## WHAT YOU NEED TO DO
Copy out each line that mentions the word "shows".
--- BEGIN INFORMATION PROVIDED ---
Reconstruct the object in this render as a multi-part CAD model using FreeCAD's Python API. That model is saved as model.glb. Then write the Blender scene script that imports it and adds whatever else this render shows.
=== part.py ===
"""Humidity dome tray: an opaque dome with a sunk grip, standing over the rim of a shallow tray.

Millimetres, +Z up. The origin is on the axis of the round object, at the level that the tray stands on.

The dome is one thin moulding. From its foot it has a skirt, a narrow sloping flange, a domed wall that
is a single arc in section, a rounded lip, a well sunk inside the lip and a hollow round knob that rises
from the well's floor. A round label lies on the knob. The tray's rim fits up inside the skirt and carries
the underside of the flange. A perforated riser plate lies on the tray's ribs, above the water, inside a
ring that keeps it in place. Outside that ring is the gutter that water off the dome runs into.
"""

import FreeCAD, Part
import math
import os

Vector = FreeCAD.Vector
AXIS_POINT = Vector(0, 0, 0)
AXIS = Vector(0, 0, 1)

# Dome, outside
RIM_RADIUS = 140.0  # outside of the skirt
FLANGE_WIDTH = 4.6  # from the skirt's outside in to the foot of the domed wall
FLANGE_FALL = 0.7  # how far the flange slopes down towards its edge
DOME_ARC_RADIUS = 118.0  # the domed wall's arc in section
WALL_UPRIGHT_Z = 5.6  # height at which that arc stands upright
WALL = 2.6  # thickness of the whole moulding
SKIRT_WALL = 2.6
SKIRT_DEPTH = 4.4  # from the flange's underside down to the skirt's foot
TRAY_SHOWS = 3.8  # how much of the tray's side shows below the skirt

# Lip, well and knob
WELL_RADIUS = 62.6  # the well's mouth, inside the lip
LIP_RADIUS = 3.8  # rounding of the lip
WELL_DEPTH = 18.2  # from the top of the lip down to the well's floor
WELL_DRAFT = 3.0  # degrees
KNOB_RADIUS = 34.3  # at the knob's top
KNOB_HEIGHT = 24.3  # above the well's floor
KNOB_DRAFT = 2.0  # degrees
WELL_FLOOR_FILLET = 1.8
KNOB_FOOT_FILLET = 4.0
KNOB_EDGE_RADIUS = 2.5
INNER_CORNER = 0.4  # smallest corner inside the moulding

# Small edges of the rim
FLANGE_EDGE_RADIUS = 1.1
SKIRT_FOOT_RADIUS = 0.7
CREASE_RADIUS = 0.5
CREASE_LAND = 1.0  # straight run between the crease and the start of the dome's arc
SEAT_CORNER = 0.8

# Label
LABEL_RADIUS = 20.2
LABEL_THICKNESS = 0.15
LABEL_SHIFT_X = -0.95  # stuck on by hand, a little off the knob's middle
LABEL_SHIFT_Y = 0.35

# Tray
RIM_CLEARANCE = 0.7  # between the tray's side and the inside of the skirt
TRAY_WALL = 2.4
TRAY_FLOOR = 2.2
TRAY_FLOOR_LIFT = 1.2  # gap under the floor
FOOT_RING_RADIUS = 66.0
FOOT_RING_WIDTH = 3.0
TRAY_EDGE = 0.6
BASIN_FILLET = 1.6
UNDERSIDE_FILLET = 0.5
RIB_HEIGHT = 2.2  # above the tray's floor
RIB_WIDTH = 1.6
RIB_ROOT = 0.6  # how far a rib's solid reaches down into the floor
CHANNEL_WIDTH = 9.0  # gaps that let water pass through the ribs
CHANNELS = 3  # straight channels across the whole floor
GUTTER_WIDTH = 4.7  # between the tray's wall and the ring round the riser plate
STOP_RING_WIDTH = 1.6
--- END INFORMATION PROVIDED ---
## RESULT
Reconstruct the object in this render as a multi-part CAD model using FreeCAD's Python API. That model is saved as model.glb. Then write the Blender scene script that imports it and adds whatever else this render shows.
TRAY_SHOWS = 3.8  # how much of the tray's side shows below the skirt